Choose to be content with what you have. We learn from I Timothy 6:9 “they that will be rich fall into temptation and a snare, and into many foolish and hurtful lusts, which drown men in destruction and perdition.” Many a believer has become so preoccupied with getting ahead, and getting things, that these pursuits have stolen their hearts away from the Lord. The end result is that one often considers himself so busy that there is little time left for the Lord, or His work. God’s advice is “having food and raiment [clothing] let us there with be content” (6:8). But we should choose not to be content to be poor in eternal rewards. Often believers bemoan “I’ll only be a street sweeper or stable cleaner in eternity.” Shame on us if this is so, or if we even think it will be so. We’re told to “redeem the time” and make the most of it. We’re told to “be rich in good works” (I Tim. 6:18). Don’t settle for a selfish life of pleasing yourself now, and end up with little or no rewards in eternity. No one should be content with that.
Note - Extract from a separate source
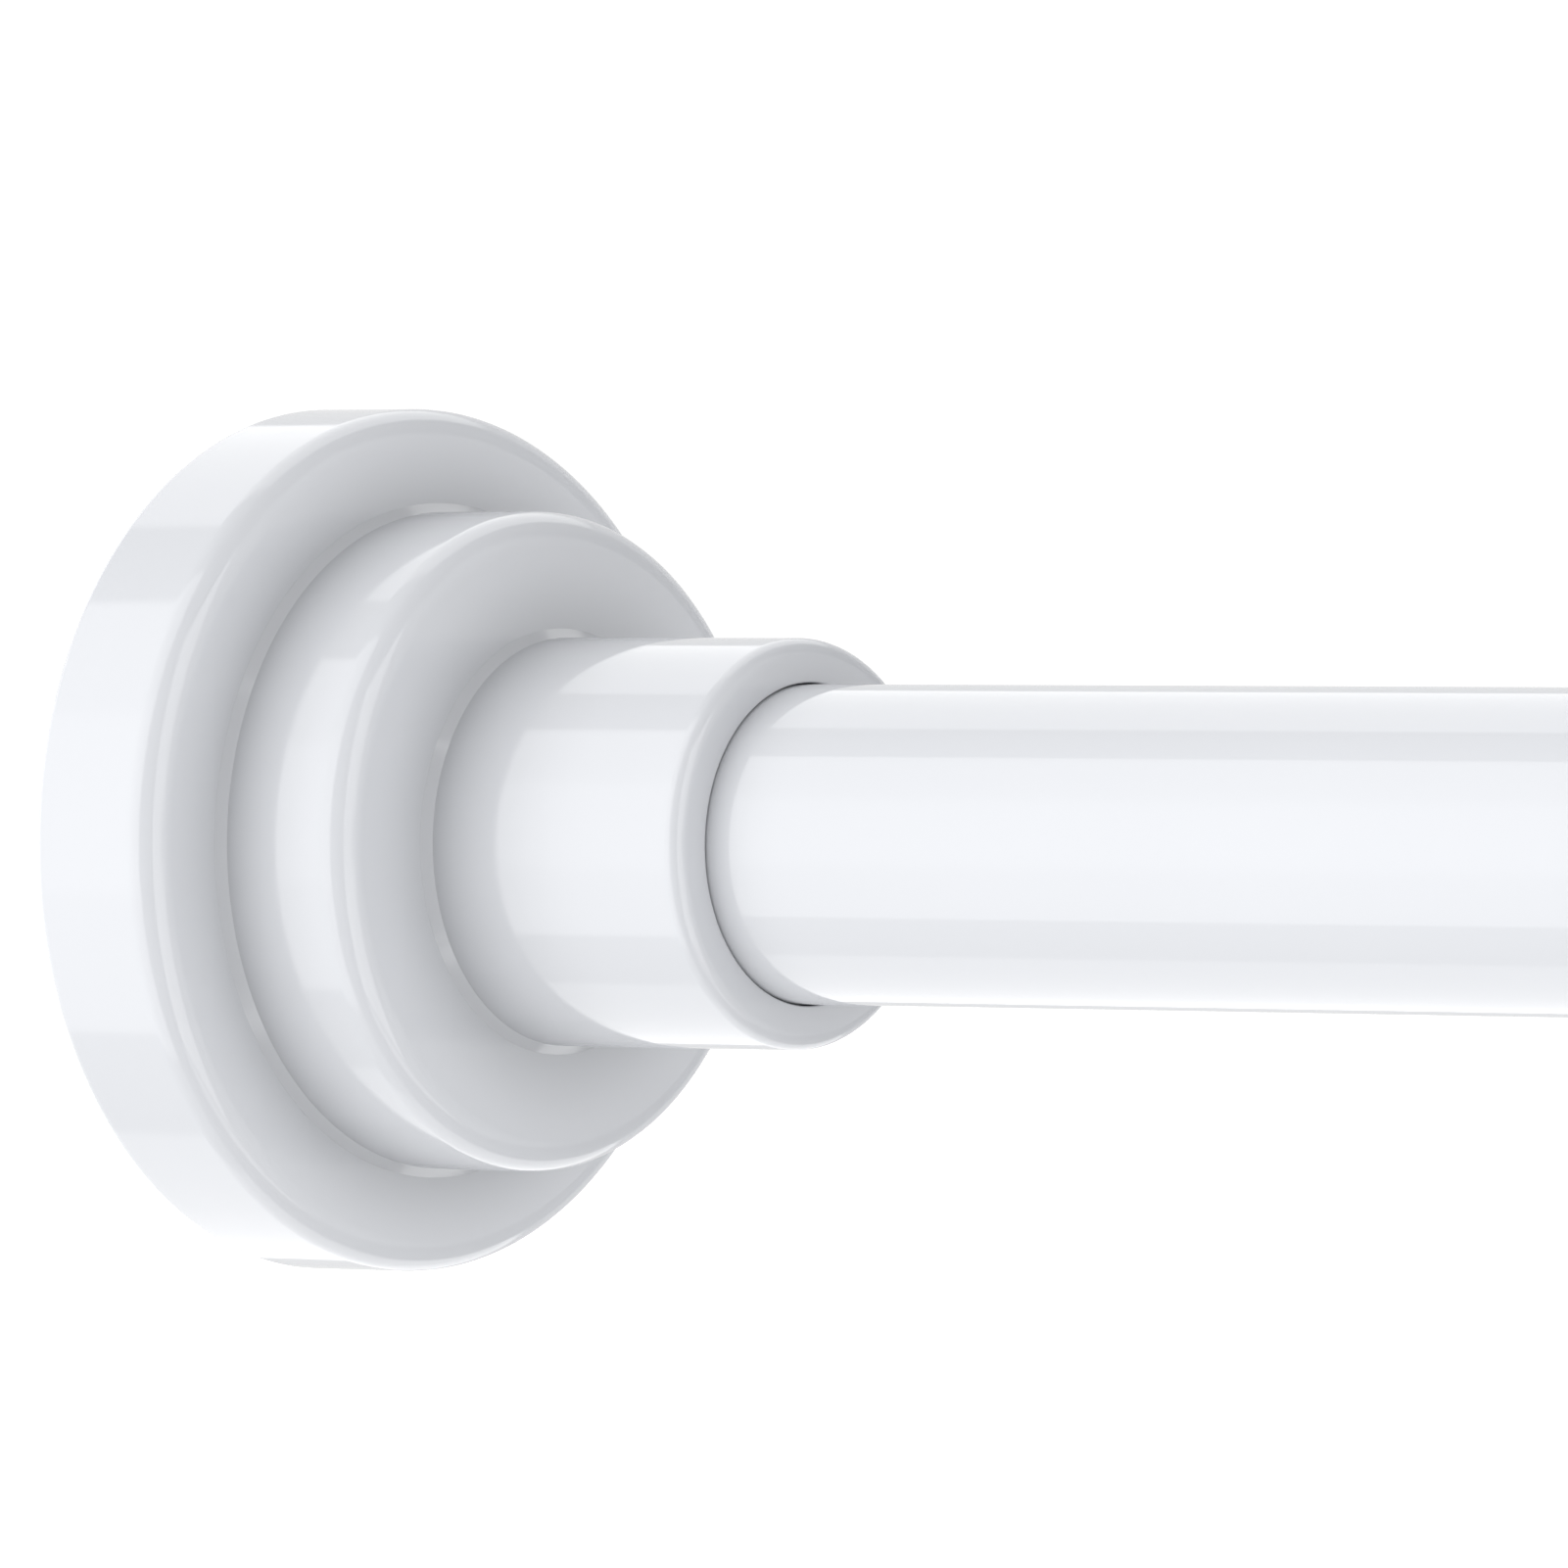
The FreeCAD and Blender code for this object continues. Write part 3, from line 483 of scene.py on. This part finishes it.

Last, choose to maintain a close relationship with the Lord everyday. That’s going to mean disciplining yourself to have daily Bible reading, continual prayer, and regular attendance at church. During these times, seek to apply and implement into your daily life the principles of godliness understood rightly divided. It will also mean learning to trust the Lord in times of trial, seeking to honor Him with all that you have, and to maintain a pure conscience before Him. Living in light of eternity simply cannot be done in our own strength. It can only be done as we are “strong in the Lord, and in the power of His might” (Eph. 6:10).
On April 14, 1912, at 10:00 p.m. the Titanic crashed into an iceberg and in four hours sank, carrying hundreds to their death. One woman in a life boat asked if she could go back to her room. She was given only three minutes to do so. She hurried down the corridors, already tilting dangerously, through the gambling room piled ankle deep with money. In her fancy estate room were treasures waiting to be taken, but instead she snatched up three oranges and hurried back to the boat. One hour earlier she would have naturally chosen diamonds over oranges but, in the face of death, values are seen more clearly. If you have trusted in the Lord Jesus Christ, apart from any good works of your own, as your only hope for eternal life, then you are now in the life boat of salvation. Your values should be much clearer than those of the unsaved around you. You should realize that you need to be living every day in light of eternity. If you haven’t recently, then right now is the time to make the choices we’ve just studied about. Will you do so now, before it’s eternally too late?